Com suporte nas lições de Waldemar Ferreira, o Supremo Tribunal Federal, no aludido julgamento, pronunciou-se no sentido de que, livre é, em princípio, ao Poder Judiciário conhecer da matéria decidida pelo Tribunal Marítimo. Suas decisões não têm efeito de coisa julgada. As conclusões de natureza técnica do Tribunal Marítimo, no entanto, inscrevem-se, no particular, entre as provas de maior gabarito, devendo merecer a mais destacada consideração de juízes e tribunais, por se tratar de órgão oficial e especializado. Sem prova mais categórica em contrário, nada autoriza sejam descartadas as conclusões técnicas do Tribunal Marítimo.

Em se tratando de acórdãos históricos, talvez o mais emblemático seja aquele proferido pelo Superior Tribunal de Justiça por ocasião do julgamento do REsp nº 38.082-PR, datado de 20 de maio de 1999, de Relatoria do ilustre Min.
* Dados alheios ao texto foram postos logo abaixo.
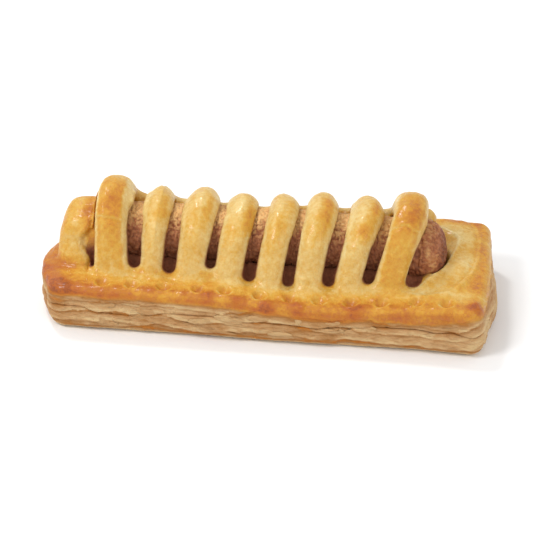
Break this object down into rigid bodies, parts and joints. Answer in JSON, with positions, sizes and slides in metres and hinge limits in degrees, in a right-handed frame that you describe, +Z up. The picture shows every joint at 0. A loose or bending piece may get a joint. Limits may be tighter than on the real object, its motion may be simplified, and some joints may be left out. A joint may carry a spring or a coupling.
{
  "type": "frikandel roll",
  "caption": "Baked puff-pastry snack roll with a sealed rim round a minced-meat sausage; the top sheet is slit into arched strips that let the meat show.",
  "frame": {"origin": "under the middle of the roll's box, on the table it rests on", "axes": "+Z up, +X along the roll towards the end where the sausage shows, -Y towards the front seam"},
  "size_m": [0.1722, 0.068, 0.0457],
  "materials": {
    "crust": "golden baked puff pastry, egg-washed and glossy on top, pale and flaky on its cut sides",
    "meat": "brown fried minced-meat surface, finely grainy"
  },
  "bodies": {
    "root": {"pastry": "crust", "frikandel": "meat"}
  },
  "joints": []
}
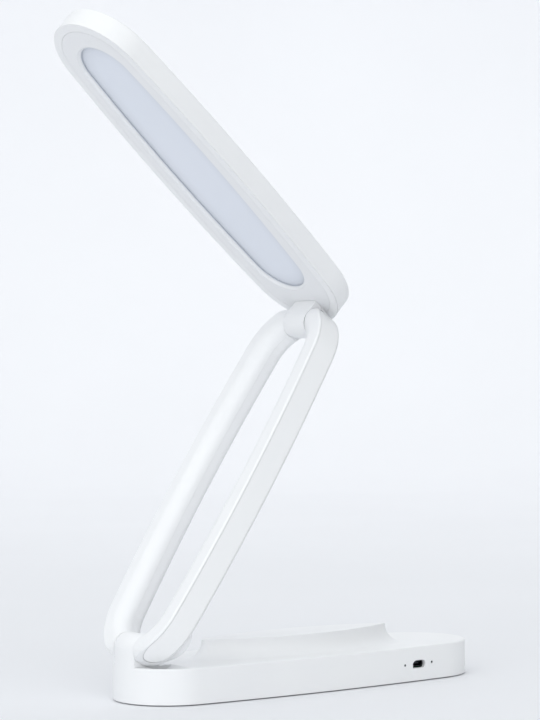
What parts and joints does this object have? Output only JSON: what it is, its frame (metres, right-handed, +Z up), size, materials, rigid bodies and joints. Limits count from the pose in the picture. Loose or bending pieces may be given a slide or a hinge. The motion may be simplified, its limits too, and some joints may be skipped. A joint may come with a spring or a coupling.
{
  "type": "folding desk lamp",
  "caption": "Folding LED desk lamp: flat oval head and base of one outline, joined by a two-legged arm with a friction hinge at each end; charging socket in the base.",
  "frame": {"origin": "centre of the base's underside, on the surface that the lamp stands on", "axes": "+Z up; +X along the base, from the hinge end to the free end; -Y is the side with the charging socket; both hinge axes lie along Y in the plane of symmetry's normal"},
  "size_m": [0.2271, 0.0624, 0.3221],
  "materials": {
    "base_white": "satin moulded ABS",
    "arm_white": "satin moulded ABS",
    "strip_white": "satin moulded ABS, smooth inlay",
    "head_white": "satin moulded ABS",
    "bezel_white": "satin moulded ABS",
    "diffuser_milky": "milky translucent PMMA, matt face",
    "reflector_white": "white reflective plastic",
    "cover_white": "fine textured ABS",
    "pad_rubber": "soft grey silicone",
    "steel": "plain steel",
    "ballast_steel": "blackened steel plate",
    "battery_foil": "laminated foil",
    "board_green": "solder mask",
    "board_white": "white solder mask on aluminium",
    "led_yellow": "phosphor LED packages",
    "socket_metal": "tinned shell",
    "light_pipe": "smoked clear plastic",
    "touch_copper": "copper foil",
    "bush_pom": "acetal",
    "wire_red": "silicone insulation"
  },
  "bodies": {
    "base": {"base_top_shell": "base_white", "base_bottom_cover": "cover_white", "rubber_base_pad": "pad_rubber", "base_screws": "steel", "ballast_plate": "ballast_steel", "battery": "battery_foil", "main_pcb": "board_green", "pcb_standoffs": "bush_pom", "micro_usb_socket": "socket_metal", "charge_indicator_light_pipes": "light_pipe", "touch_sensor_pad": "touch_copper", "lower_hinge_bush": "bush_pom", "lower_friction_washers": "steel"},
    "arm": {"near_leg_upper_shell": "arm_white", "near_leg_lower_shell": "arm_white", "far_leg_upper_shell": "arm_white", "far_leg_lower_shell": "arm_white", "near_leg_side_strip": "strip_white", "far_leg_side_strip": "strip_white", "arm_wire": "wire_red", "lower_hinge_pin": "steel", "lower_hinge_nut": "steel", "upper_hinge_pin": "steel", "upper_hinge_nut": "steel"},
    "head": {"head_top_cover": "head_white", "head_bezel": "bezel_white", "diffuser": "diffuser_milky", "reflector_frame": "reflector_white", "led_board": "board_white", "leds": "led_yellow", "led_board_screws": "steel", "upper_hinge_bush": "bush_pom", "upper_friction_washers": "steel"}
  },
  "joints": [
    {"name": "base_arm_fold", "type": "hinge", "parent": "base", "child": "arm", "pos_m": [-0.092, 0, 0.0253], "axis": [0, 1, 0], "range_deg": [-33.4, 55.3]},
    {"name": "arm_head_fold", "type": "hinge", "parent": "arm", "child": "head", "pos_m": [0.0083, 0, 0.17741], "axis": [0, -1, 0], "range_deg": [-10.55, 99.45]}
  ]
}
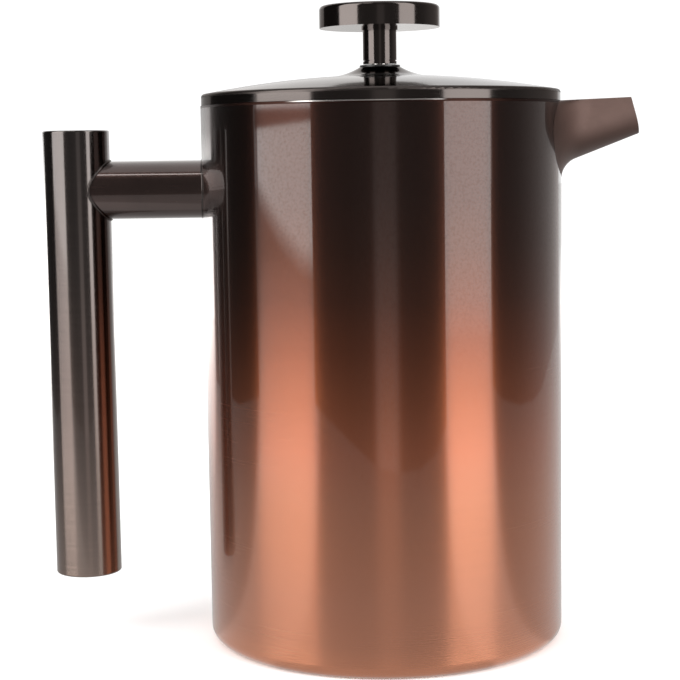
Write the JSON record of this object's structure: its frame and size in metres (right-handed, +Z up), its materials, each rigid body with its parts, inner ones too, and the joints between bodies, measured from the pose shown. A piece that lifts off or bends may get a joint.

Ari Pargendler, cuja ementa segue:

"CIVIL. RESPONSABILIDADE CIVIL. TRIBUNAL MARÍTIMO.

"As decisões do Tribunal Marítimo podem ser revistas pelo Poder Judiciário; quando fundadas em perícia técnica, todavia, elas só não subsistirão se esta for cabalmente contrariada pela prova judicial."
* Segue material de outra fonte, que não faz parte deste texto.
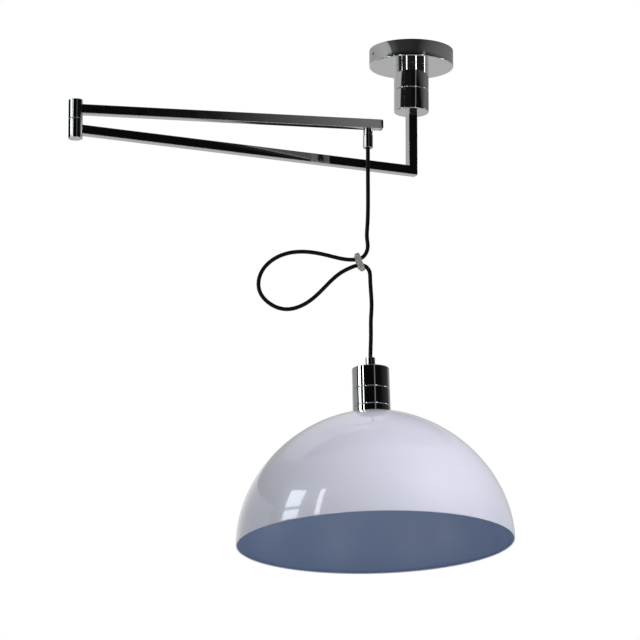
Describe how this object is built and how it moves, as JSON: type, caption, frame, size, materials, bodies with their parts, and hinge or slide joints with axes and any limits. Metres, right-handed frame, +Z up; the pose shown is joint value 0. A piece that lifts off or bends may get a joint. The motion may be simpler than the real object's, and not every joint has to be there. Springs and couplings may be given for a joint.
{
  "type": "ceiling swing-arm pendant lamp",
  "caption": "Ceiling lamp with a round canopy, two folding square-tube arms and a domed shade hung on a cord that a clip gathers into a height-setting loop.",
  "frame": {"origin": "centre of the ceiling face of the mounting plate, on the swivel axis", "axes": "+Z up into the ceiling; -X along the lower arm, from the swivel to the elbow; the upper arm folds back beside it towards -Y"},
  "size_m": [0.652, 0.4099, 0.8031],
  "materials": {
    "chrome": "polished chrome plate",
    "zinc_steel": "bright zinc-plated steel",
    "screw_steel": "nickel-plated steel",
    "brass": "plain turned brass",
    "terminal_plastic": "natural nylon",
    "black_plastic": "black phenolic, satin",
    "cable_sheath": "black PVC sheath",
    "cord_sheath": "smooth black PVC sheath",
    "clip_metal": "dull grey cast metal",
    "white_lacquer": "gloss cool-white lacquer on spun steel",
    "opal_glass": "opal, satin"
  },
  "bodies": {
    "ceiling_mount": {"mounting_plate": "zinc_steel", "bearing_housing": "zinc_steel", "housing_screws": "zinc_steel", "canopy": "chrome", "canopy_screws": "screw_steel", "neck_upper": "chrome", "stop_pin": "screw_steel", "thrust_washer": "brass", "terminal_block": "terminal_plastic", "earth_screw": "brass", "cable_mains": "cable_sheath"},
    "lower_arm": {"spindle": "zinc_steel", "lock_nut": "zinc_steel", "stop_collar": "zinc_steel", "neck_lower": "chrome", "neck_screws": "screw_steel", "post_tube": "chrome", "lower_arm_tube": "chrome", "elbow_lower": "chrome", "elbow_base_cap": "chrome", "elbow_pin": "zinc_steel", "elbow_ring": "screw_steel", "elbow_washer": "black_plastic", "cable_lower": "cable_sheath"},
    "upper_arm": {"elbow_upper": "chrome", "elbow_top_cap": "chrome", "upper_arm_tube": "chrome", "arm_end_cap": "chrome", "gland_nipple": "zinc_steel", "gland_collar": "chrome", "gland_ring": "screw_steel", "cable_upper": "cable_sheath"},
    "gland_turn": {"gland_sleeve": "chrome"},
    "swing_link": {"cord_grip": "black_plastic"},
    "pendant": {"cord_upper": "cord_sheath", "cord_loop": "cord_sheath", "cord_lower": "cord_sheath", "cord_clip": "clip_metal"},
    "shade_drop": {"cup_ferrule": "chrome", "ferrule_screw": "screw_steel", "cup_cap": "chrome", "cup_stem": "zinc_steel", "stem_nut": "zinc_steel", "cord_tail": "cord_sheath", "cup_ring": "chrome", "shade_ring": "chrome", "shade": "white_lacquer", "retaining_ring": "black_plastic", "lampholder_body": "black_plastic", "thread_shell": "brass", "centre_contact": "brass", "bulb_base": "screw_steel", "bulb_glass": "opal_glass"}
  },
  "joints": [
    {"name": "arm_swivel", "type": "hinge", "parent": "ceiling_mount", "child": "lower_arm", "pos_m": [0, 0, -0.06], "axis": [0, 0, 1], "range_deg": [-160, 160]},
    {"name": "elbow_fold", "type": "hinge", "parent": "lower_arm", "child": "upper_arm", "pos_m": [-0.546, 0, -0.1738], "axis": [0, 0, 1], "range_deg": [-340, 10]},
    {"name": "pendant_turn", "type": "hinge", "parent": "upper_arm", "child": "gland_turn", "pos_m": [-0.11882, -0.10334, -0.178], "axis": [0, 0, 1], "range_deg": [-175, 175]},
    {"name": "swing_front", "type": "hinge", "parent": "gland_turn", "child": "swing_link", "pos_m": [-0.11882, -0.10334, -0.1925], "axis": [0.9135, -0.4067, 0], "range_deg": [-12, 12]},
    {"name": "swing_side", "type": "hinge", "parent": "swing_link", "child": "pendant", "pos_m": [-0.11882, -0.10334, -0.1925], "axis": [0.4067, 0.9135, 0], "range_deg": [-12, 12]},
    {"name": "height_adjust", "type": "slide", "parent": "pendant", "child": "shade_drop", "axis": [0, 0, 1], "range_m": [-0.22, 0], "deforming": ["cord_lower", "cord_loop"]}
  ]
}
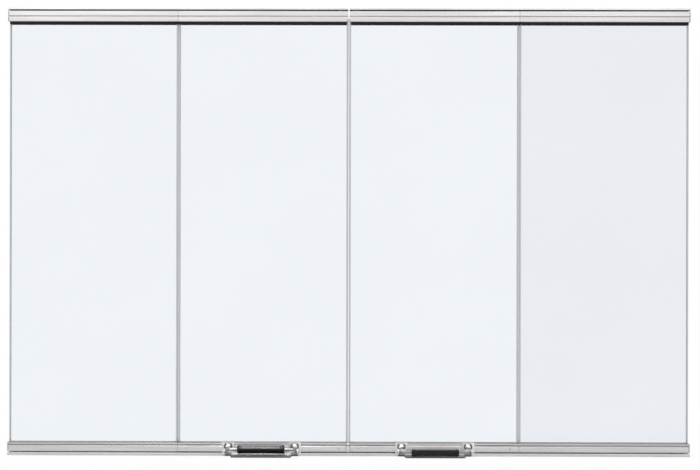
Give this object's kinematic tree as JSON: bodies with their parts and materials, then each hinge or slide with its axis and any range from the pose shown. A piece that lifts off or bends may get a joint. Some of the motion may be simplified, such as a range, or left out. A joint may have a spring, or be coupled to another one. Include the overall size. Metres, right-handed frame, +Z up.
{
  "type": "fireplace glass door set",
  "caption": "Bi-fold glass doors for a fireplace opening: frameless panes in steel rails, folding out on end pivots and a guided track, each door with a drop bail pull.",
  "frame": {"origin": "on the hearth, midway between the doors, in the plane of the glass: the centre of the row of sill screws, at the underside of the sill channels", "axes": "+X along the opening, to the right as seen from the room; -Y towards the room; +Z up"},
  "size_m": [0.914, 0.052, 0.6],
  "materials": {
    "track": "brushed along its length",
    "rail": "brushed along its length",
    "end_cap": "brushed",
    "glass": "clear, polished edges",
    "gasket": "satin",
    "hinge": "satin",
    "pin": "ground",
    "screw": "plated",
    "grub_screw": "satin",
    "nylon": "moulded",
    "spring": "drawn wire",
    "handle_plate": "satin, stamped",
    "dome_screw": "polished",
    "bail": "satin",
    "grip": "satin black"
  },
  "bodies": {
    "tracks": {"left_top_track": "track", "left_sill_channel": "track", "left_pivot_sockets": "nylon", "right_top_track": "track", "right_sill_channel": "track", "right_pivot_sockets": "nylon"},
    "left_outer_panel": {"left_outer_glass": "glass", "left_outer_top_rail": "rail", "left_outer_bottom_rail": "rail", "left_outer_gaskets": "gasket", "left_end_caps": "end_cap", "left_outer_hinge_leaves": "hinge", "left_hinge_pins": "pin", "left_outer_hinge_screws": "screw", "left_outer_clamp_screws": "grub_screw", "left_sill_pivot_pin": "pin", "left_pivot_block": "nylon", "left_pivot_spring": "spring"},
    "left_inner_panel": {"left_inner_glass": "glass", "left_inner_top_rail": "rail", "left_inner_bottom_rail": "rail", "left_inner_gaskets": "gasket", "left_inner_hinge_leaves": "hinge", "left_inner_hinge_screws": "screw", "left_inner_clamp_screws": "grub_screw", "left_guide_block": "nylon", "left_guide_spring": "spring", "left_handle_plate": "handle_plate", "left_handle_screws": "dome_screw"},
    "left_pivot_pin": {"left_top_pivot_pin": "pin"},
    "left_guide": {"left_guide_plunger": "nylon"},
    "left_handle": {"left_bail": "bail", "left_grip": "grip"},
    "right_outer_panel": {"right_outer_glass": "glass", "right_outer_top_rail": "rail", "right_outer_bottom_rail": "rail", "right_outer_gaskets": "gasket", "right_end_caps": "end_cap", "right_outer_hinge_leaves": "hinge", "right_hinge_pins": "pin", "right_outer_hinge_screws": "screw", "right_outer_clamp_screws": "grub_screw", "right_sill_pivot_pin": "pin", "right_pivot_block": "nylon", "right_pivot_spring": "spring"},
    "right_inner_panel": {"right_inner_glass": "glass", "right_inner_top_rail": "rail", "right_inner_bottom_rail": "rail", "right_inner_gaskets": "gasket", "right_inner_hinge_leaves": "hinge", "right_inner_hinge_screws": "screw", "right_inner_clamp_screws": "grub_screw", "right_guide_block": "nylon", "right_guide_spring": "spring", "right_handle_plate": "handle_plate", "right_handle_screws": "dome_screw"},
    "right_pivot_pin": {"right_top_pivot_pin": "pin"},
    "right_guide": {"right_guide_plunger": "nylon"},
    "right_handle": {"right_bail": "bail", "right_grip": "grip"}
  },
  "joints": [
    {"name": "left_door", "type": "hinge", "parent": "tracks", "child": "left_outer_panel", "pos_m": [-0.4468, 0, 0.3], "axis": [0, 0, -1], "range_deg": [0, 80]},
    {"name": "left_fold", "type": "hinge", "parent": "left_outer_panel", "child": "left_inner_panel", "pos_m": [-0.22865, 0.0104, 0.3], "axis": [0, 0, 1], "range_deg": [0, 160]},
    {"name": "left_pivot_release", "type": "slide", "parent": "left_outer_panel", "child": "left_pivot_pin", "axis": [0, 0, -1], "range_m": [0, 0.0025], "stiffness_N_per_m": 600, "springref_m": -0.003, "deforming": ["left_pivot_spring"]},
    {"name": "left_guide_release", "type": "slide", "parent": "left_inner_panel", "child": "left_guide", "axis": [0, 0, -1], "range_m": [0, 0.0025], "stiffness_N_per_m": 600, "springref_m": -0.003, "deforming": ["left_guide_spring"]},
    {"name": "left_handle_swing", "type": "hinge", "parent": "left_inner_panel", "child": "left_handle", "pos_m": [-0.11588, -0.016, 0.0073], "axis": [-1, 0, 0], "range_deg": [-51, 39]},
    {"name": "right_door", "type": "hinge", "parent": "tracks", "child": "right_outer_panel", "pos_m": [0.4468, 0, 0.3], "axis": [0, 0, 1], "range_deg": [0, 80]},
    {"name": "right_fold", "type": "hinge", "parent": "right_outer_panel", "child": "right_inner_panel", "pos_m": [0.22865, 0.0104, 0.3], "axis": [0, 0, -1], "range_deg": [0, 160]},
    {"name": "right_pivot_release", "type": "slide", "parent": "right_outer_panel", "child": "right_pivot_pin", "axis": [0, 0, -1], "range_m": [0, 0.0025], "stiffness_N_per_m": 600, "springref_m": -0.003, "deforming": ["right_pivot_spring"]},
    {"name": "right_guide_release", "type": "slide", "parent": "right_inner_panel", "child": "right_guide", "axis": [0, 0, -1], "range_m": [0, 0.0025], "stiffness_N_per_m": 600, "springref_m": -0.003, "deforming": ["right_guide_spring"]},
    {"name": "right_handle_swing", "type": "hinge", "parent": "right_inner_panel", "child": "right_handle", "pos_m": [0.11588, -0.016, 0.0073], "axis": [-1, 0, 0], "range_deg": [0, 90]}
  ],
  "couplings": [
    {"joint": "left_fold", "follows": "left_door", "ratio": 2},
    {"joint": "right_fold", "follows": "right_door", "ratio": 2}
  ]
}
Nos dias atuais, a jurisprudência firmada e consolidada em torno do tema e ao longo de décadas permanece inalterada, cabendo citar, pela relevância e a título de exemplo, o esmerado acórdão proferido pelo Tribunal de Justiça de São Paulo, sob a relatoria do eminente Desembargador Marco Fábio Morsello e realizado em 202, cujo trecho da ementa segue transcrito:

"Como é cediço, o Poder Judiciário não está vinculado às decisões administrativas proferidas pelo Tribunal Marítimo, contudo, há presunção de veracidade destas quanto à matéria técnica referente aos acidentes e fatos da navegação - Provas produzidas pelas autoras que se revelaram insuficientes para infirmar a conclusão técnica exarada pelo Tribunal Marítimo, nomeadamente à luz do estado da técnica à época dos fatos e inexistência de adoção da teoria do risco integral em causas desse jaez".7

No mesmo sentido segue a doutrina maritimista moderna, conforme se extrai dos ensinamentos da conceituada professora Eliane Octaviano Martins, para quem as decisões proferidas no âmbito do Tribunal Marítimo "constituem elementos probantes praticamente inquestionáveis".8

Não por acaso, o legislador estabeleceu na lei 2.180/54 que "não corre a prescrição contra qualquer dos interessados na apuração e nas consequências dos acidentes e fatos da navegação por água enquanto não houver decisão definitiva do Tribunal Marítimo"9, visando, justamente, resguardar a utilização de acórdãos e provas produzidas no âmbito do referido órgão administrativo em disputas judiciais decorrentes do mesmo fato ou acidente navegação.

Esta mesma lógica foi adotada no atual Código de Processo Civil que prevê a possibilidade de suspensão do processo judicial enquanto houver processo administrativo relativo ao mesmo objeto pendente de decisão perante o Tribunal Marítimo10.

Concluindo: a exegese do artigo 18 da lei 2.180/54, construída pela jurisprudência ao longo de muitos anos, como amplamente demonstrado, é assente no sentido de que as decisões do Tribunal Marítimo têm força de prova plena relativa- presunção juris tantum - que se origina da própria lei, embora admitam prova em contrário. No entanto, enquanto não contrariadas, elas induzem a existência ou a veracidade dos fatos que delas se deduzem ou se presumem.

__________

1 Lei 2180/54, art. 31, inciso I.

2 Lei 9578/97, artigo 1º.

3 Supremo Tribunal Federal, AI n.º 62.811, m.v., j. 20.6.75.

4 Tribunal Federal de Recursos, AC n.º 44.227, DJU 17.11.83.

5 Tribunal Federal de Recursos, EI na AC nº 26.301, DJU 9.10.72.

6 Instituições de Direito Comercial, 4ª ed., IV vol., ps. 96 a 102.

7 TJSP, 11ª Câmara de Direito Privado, Embargos de Declaração em Apelação Cível 9221073-86.2003.8.26.0000/50001, Rel. Des. Marco Fábio Morsello, j. 29.10.2021, acolheram os embargos, v.u.

8 Martins, Eliane Maria Octaviano. Curso De Direito Marítimo, Vol. I, 3ª Edição, Barueri, SP: Manole, 2008, pág. 130.

9 Lei 2180/54, artigo 20.

10 Código de Processo Civil, artigo 313, inciso VII.